Neal was already an award-winning Broadway actress when she won her Oscar for her role as a housekeeper to the Texas father (Melvyn Douglas) battling his selfish, amoral son (Paul Newman).

Less than two years later, she suffered a series of strokes in 1965 at age 39. Her struggle to once again walk and talk is regarded as epic in the annals of stroke rehabilitation. She returned to the screen to earn another Oscar nomination and three Emmy nominations.

The Patricia Neal Rehabilitation Center that helps people recover from strokes and spinal cord and brain injuries is named for her in Knoxville, where she grew up.

In her 1988 autobiography, 'As I Am', she wrote, "Frequently my life has been likened to a Greek tragedy, and the actress in me cannot deny that comparison."

Neal projected force that almost crackled on the screen. Her forte was drama, but she had a light touch that enabled her to do comedy, too.

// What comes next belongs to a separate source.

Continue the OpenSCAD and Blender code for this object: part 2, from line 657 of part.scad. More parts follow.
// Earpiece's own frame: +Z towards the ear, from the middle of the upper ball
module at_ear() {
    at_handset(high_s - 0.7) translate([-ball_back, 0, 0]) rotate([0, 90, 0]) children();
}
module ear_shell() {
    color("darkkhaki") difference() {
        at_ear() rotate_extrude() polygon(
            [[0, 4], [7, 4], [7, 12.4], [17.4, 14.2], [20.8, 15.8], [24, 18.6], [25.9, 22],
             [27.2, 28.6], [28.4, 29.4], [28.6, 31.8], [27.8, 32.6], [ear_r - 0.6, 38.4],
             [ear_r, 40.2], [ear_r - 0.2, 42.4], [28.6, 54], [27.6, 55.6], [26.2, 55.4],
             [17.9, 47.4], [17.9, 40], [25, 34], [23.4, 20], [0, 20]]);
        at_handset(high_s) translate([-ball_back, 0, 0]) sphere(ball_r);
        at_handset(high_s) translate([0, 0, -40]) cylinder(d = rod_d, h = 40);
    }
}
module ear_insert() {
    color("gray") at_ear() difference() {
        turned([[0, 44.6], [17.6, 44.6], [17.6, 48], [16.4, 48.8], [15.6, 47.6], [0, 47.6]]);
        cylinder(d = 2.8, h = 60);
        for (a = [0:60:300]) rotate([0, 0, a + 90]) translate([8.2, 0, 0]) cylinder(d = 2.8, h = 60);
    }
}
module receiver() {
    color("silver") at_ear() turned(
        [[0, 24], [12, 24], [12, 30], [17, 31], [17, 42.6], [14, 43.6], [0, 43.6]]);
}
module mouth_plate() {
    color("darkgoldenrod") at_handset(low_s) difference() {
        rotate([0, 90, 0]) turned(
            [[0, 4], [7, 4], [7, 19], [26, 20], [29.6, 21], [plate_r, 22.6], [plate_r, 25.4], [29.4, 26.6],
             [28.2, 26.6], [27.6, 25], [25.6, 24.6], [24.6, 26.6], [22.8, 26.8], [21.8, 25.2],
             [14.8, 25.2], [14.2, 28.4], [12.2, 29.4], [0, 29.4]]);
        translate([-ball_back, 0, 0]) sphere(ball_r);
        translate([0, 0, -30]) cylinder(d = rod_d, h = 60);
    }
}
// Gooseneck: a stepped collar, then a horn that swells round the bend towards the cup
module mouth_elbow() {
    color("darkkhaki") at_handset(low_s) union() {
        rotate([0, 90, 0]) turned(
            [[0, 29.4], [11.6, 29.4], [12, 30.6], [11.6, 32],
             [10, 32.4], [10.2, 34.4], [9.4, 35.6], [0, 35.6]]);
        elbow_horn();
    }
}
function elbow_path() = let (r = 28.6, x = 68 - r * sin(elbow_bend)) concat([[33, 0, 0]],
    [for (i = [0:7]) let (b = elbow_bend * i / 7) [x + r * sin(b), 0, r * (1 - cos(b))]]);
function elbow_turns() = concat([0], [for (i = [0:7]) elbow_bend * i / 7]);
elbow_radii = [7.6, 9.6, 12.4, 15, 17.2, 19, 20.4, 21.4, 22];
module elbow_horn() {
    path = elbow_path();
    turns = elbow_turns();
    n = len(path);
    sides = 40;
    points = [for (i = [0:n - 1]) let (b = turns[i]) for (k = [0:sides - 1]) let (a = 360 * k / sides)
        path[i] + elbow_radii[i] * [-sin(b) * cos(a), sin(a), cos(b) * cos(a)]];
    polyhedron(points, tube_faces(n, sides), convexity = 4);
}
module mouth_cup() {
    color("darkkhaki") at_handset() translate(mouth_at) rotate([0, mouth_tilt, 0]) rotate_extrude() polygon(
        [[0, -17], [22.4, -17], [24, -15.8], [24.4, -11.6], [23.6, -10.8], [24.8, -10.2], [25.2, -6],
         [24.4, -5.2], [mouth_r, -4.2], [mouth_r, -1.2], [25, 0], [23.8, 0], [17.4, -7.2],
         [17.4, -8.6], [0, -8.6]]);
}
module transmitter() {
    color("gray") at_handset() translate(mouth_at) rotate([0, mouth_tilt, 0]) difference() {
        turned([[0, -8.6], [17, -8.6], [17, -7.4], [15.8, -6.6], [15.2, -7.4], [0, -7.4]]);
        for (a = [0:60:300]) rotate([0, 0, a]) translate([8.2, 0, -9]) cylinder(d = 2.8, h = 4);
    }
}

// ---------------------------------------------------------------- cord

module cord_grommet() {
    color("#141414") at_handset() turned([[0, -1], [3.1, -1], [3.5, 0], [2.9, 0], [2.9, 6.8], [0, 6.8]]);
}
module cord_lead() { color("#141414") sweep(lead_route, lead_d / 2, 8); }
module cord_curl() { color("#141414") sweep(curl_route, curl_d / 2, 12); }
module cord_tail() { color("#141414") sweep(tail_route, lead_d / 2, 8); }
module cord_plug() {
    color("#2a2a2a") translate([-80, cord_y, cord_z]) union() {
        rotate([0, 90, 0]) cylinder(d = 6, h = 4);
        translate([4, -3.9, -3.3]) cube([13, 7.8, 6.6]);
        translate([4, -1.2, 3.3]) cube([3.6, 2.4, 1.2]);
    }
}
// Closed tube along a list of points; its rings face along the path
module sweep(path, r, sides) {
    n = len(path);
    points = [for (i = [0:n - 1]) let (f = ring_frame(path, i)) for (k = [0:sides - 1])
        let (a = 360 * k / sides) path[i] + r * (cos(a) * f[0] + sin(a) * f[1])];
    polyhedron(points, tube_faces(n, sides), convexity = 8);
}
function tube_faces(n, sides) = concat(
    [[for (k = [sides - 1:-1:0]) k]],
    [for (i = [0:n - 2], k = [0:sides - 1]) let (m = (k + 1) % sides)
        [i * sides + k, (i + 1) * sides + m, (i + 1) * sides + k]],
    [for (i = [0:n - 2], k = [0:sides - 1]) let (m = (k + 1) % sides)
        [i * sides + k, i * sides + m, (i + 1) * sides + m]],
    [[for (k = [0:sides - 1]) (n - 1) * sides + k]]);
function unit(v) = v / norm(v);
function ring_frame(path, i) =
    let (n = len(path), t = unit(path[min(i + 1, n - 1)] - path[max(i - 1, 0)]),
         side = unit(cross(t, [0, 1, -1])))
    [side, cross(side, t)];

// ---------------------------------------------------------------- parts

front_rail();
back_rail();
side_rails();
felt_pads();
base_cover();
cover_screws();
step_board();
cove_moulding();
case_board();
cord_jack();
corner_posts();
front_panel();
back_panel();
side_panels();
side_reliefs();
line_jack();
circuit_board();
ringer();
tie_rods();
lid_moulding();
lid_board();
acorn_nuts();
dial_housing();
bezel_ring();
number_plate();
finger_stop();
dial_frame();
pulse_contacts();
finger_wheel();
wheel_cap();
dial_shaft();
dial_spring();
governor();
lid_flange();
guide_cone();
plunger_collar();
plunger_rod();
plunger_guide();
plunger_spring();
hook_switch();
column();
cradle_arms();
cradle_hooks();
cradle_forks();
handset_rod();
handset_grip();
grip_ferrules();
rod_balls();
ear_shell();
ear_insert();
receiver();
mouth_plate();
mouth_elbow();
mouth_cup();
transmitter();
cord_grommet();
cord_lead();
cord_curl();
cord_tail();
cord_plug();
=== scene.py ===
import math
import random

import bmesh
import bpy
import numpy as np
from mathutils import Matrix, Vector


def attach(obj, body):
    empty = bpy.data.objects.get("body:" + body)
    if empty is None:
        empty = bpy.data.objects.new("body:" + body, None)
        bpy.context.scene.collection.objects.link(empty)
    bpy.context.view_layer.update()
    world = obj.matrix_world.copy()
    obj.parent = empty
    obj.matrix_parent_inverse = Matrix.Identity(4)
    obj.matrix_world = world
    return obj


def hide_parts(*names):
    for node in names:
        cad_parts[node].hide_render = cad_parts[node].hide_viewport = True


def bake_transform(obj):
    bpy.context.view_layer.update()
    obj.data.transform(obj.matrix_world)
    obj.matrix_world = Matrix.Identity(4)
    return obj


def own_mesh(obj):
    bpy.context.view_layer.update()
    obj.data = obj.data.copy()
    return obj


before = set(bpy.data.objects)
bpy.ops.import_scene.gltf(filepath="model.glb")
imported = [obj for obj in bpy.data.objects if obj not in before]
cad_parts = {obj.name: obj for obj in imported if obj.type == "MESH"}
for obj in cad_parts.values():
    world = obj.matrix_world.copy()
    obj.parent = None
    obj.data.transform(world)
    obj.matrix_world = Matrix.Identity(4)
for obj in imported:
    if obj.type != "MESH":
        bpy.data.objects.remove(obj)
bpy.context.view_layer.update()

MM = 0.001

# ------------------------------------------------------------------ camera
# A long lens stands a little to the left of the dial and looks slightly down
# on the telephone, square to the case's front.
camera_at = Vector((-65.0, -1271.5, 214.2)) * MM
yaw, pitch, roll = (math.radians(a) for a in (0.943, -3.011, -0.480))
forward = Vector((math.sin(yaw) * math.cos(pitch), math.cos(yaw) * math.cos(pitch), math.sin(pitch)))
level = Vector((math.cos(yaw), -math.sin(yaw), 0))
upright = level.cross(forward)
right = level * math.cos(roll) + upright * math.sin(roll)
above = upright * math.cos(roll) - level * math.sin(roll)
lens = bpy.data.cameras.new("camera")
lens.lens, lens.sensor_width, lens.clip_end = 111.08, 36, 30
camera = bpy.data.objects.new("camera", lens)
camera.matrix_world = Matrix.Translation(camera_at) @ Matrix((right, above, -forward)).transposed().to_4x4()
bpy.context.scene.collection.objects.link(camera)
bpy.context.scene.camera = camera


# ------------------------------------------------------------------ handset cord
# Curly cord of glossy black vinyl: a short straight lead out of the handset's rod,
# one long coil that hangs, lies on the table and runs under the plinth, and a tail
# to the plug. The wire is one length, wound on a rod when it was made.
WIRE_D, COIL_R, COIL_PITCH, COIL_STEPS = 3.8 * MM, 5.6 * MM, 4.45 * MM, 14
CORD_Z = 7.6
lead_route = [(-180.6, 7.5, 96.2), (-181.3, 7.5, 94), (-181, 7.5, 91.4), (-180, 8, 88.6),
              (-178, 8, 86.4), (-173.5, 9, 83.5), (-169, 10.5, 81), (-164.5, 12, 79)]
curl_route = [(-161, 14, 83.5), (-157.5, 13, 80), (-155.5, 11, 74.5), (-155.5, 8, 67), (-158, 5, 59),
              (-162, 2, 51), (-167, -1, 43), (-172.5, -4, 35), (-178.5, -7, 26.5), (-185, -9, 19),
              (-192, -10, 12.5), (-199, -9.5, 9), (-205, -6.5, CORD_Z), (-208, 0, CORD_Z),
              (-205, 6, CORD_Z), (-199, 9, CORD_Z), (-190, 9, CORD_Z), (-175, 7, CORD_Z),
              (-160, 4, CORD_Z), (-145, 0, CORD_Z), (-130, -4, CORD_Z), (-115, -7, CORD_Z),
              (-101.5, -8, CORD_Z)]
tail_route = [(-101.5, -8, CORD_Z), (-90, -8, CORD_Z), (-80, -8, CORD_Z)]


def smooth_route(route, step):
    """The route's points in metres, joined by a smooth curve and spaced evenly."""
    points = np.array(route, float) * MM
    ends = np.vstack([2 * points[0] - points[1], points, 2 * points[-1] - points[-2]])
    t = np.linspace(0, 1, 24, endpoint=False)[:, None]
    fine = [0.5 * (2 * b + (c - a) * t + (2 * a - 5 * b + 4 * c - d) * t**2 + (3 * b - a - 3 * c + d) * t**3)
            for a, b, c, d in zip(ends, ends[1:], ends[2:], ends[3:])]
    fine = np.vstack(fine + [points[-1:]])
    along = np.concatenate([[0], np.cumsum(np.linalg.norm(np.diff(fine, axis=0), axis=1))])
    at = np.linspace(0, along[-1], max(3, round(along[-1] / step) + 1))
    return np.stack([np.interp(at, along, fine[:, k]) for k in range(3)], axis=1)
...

She had the female leads in the 1949 film version of Ayn Rand's novel 'The Fountainhead', the classic 1951 science fiction film 'The Day the Earth Stood Still' and Elia Kazan's 1957 drama 'A Face in the Crowd'.

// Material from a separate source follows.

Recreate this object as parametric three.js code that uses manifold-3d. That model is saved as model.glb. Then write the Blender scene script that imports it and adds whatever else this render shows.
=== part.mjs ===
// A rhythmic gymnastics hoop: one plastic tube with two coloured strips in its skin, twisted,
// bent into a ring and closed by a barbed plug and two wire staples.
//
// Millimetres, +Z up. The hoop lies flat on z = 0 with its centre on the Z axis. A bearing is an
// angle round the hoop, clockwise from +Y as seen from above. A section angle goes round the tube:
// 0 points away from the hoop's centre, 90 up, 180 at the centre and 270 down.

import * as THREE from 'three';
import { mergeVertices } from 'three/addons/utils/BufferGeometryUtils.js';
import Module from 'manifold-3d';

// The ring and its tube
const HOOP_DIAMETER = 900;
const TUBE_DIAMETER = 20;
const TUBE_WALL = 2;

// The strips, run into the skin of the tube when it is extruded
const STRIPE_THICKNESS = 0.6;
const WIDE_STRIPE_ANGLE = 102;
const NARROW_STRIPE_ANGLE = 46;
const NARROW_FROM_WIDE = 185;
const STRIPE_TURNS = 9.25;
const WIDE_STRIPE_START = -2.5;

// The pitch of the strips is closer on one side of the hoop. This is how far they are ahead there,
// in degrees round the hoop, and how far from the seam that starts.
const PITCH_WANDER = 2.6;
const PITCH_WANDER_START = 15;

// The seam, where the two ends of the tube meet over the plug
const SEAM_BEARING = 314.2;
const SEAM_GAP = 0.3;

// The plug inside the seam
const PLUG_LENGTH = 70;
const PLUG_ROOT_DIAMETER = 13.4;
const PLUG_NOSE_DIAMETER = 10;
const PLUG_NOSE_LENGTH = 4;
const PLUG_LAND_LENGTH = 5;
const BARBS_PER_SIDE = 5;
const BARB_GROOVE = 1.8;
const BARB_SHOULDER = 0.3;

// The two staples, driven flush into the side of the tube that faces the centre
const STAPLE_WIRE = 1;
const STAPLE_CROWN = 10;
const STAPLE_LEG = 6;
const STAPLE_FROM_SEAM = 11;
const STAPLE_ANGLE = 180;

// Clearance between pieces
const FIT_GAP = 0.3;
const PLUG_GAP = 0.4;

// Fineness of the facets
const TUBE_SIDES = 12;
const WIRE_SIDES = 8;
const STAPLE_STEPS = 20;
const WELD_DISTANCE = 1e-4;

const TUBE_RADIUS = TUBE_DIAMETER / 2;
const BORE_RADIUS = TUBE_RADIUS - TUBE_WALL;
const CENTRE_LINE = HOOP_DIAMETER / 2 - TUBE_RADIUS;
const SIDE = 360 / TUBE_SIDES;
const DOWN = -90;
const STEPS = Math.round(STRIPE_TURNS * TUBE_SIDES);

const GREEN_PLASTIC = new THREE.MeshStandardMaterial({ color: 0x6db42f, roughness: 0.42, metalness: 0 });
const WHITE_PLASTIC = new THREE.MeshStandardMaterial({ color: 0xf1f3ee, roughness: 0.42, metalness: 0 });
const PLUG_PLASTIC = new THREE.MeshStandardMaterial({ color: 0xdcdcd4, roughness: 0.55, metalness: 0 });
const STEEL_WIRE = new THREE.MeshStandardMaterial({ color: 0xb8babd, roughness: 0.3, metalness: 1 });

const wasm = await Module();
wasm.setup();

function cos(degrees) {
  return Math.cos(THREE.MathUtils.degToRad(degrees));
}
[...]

In 1953, she married Roald Dahl, the British writer famed for 'Charlie and the Chocolate Factory', 'James and the Giant Peach' and other tales for children. They had five children. They divorced in 1983 after she learned he was having an affair with her best friend, and he died in 1990. Even before her illnesses, her life often was touched by misfortune. Besides her daughter's death, an infant son nearly died in 1960 when his carriage was struck by a taxi.

Neal also suffered a nervous breakdown, and had an ill-fated affair with Gary Cooper, who starred with her in 'The Fountainhead'. "I lived this secret life for several years. I was so ashamed," she told The New York Times in 1964.